The trade paper doesn't offer up concrete numbers to back up the claim that young people are seeing fewer movies, but it does point to the fact that "Footloose" and "In Time" aren't doing all that well, which is, we guess, something. Additionally, Variety mentions a statistic that "teen-targeted films" over the last five years have had weaker "multiples," which is a measurement of how much of a movie's overall box office total is snagged in the opening weekend. If "the kids" want to see a movie nowadays, they'll go the first weekend. After that, the movie is practically forgotten about.

To get to the bottom of all this, the Ipsos OTX MediaCT Worldwide Motion Picture Group, a market research group, decided to poll about 2,500 people under the age of 25 back in August. (They did the same thing a year ago.) And what they found is that responders generally were less impressed with 3D than a year ago and were less likely to say that movies were an affordable form of entertainment.
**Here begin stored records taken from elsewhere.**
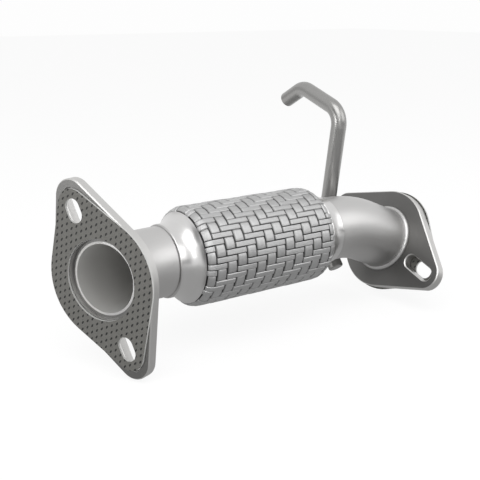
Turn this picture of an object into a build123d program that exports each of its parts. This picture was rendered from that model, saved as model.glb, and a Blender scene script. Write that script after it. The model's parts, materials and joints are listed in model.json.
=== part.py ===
"""Front pipe of an exhaust: bent neck, braided flexible joint, bent outlet pipe and two flanges.

The origin is the centre of the inlet bore at the inlet flange's outer face. +X runs along the
flexible joint from inlet to outlet and +Z is up. All sizes are in millimetres.
"""

import os
from math import asin, cos, degrees, radians, sin, tan

from build123d import *

# Pipe
pipe_radius = 25.4
pipe_wall = 1.6
seat_gap = 0.1

# Inlet neck, which bends in the level plane
inlet_angle = 22.0
inlet_stub = 19.5
inlet_bend_radius = 90.0
inlet_tail = 3.5

# Flexible joint
flex_length = 151.0
braid_radius = 37.0
cap_wall = 1.2
cap_sleeve_length = 2.7
shoulder_length = 20.0
crest_share = 0.35
cap_lip_angle = 40.0
cap_step_angle = 14.0
tube_in_cap = 4.0

# Braid: rings run round it, and bars run along it, each over two rings and then under two
strand_height = 0.9
braid_wall = 1.1
ring_width = 6.4
ring_count = 12
bar_width = 3.5
bar_gap = 1.0
bar_end_slope = 1.2
bar_rows = 52
bar_bite = 0.5
twill_repeat = 4

# Bellows and liner
bellows_clearance = 0.3
bellows_wall = 0.5
bellows_liner_gap = 2.9
bellows_count = 6
liner_wall = 1.6
liner_rib_count = 9
liner_groove_depth = 0.5
liner_groove_width = 2.6

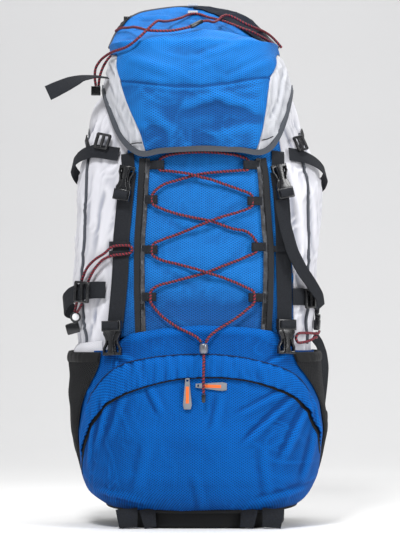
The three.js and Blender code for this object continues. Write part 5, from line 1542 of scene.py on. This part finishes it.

But the misery for studio heads didn't end there. Almost half of all males surveyed said they had less free time than a year ago, and more young ladies are watching movies at home than in 2010. So, yeah, nothing happy to report at all.

We tend to take the long view about these sorts of surveys. (We admit that's easy to do when our entire job isn't based on getting butts in seats.) Still, it does seem like the overall economic downturn is having an effect on some behavior in under-25s. (Well, at least the 2,500 surveyed by Ipsos.) Research reports like these inspire a thousand different "What does it all mean?" think-pieces, with the usual culprits ("Movies are bad now!" "Studios aim for the lowest common denominator!" "Can we blame George Lucas?!?") being trotted out. But rather than learning the "lesson" of this survey, maybe it's wise for studios to accept what might be their future. Sure, the economy is going to turn around eventually -- Right? This is going to happen, yes? -- but new platforms for watching films is here to stay. And that means that assuming "the kids" will automatically go to the theater is a thing of a past.

Ironically, the one supposed bright spot in the Variety piece? Despite all the sour under-25 news, everyone seems convinced that the new "Twilight" movie is going to do gangbusters. At least there's that.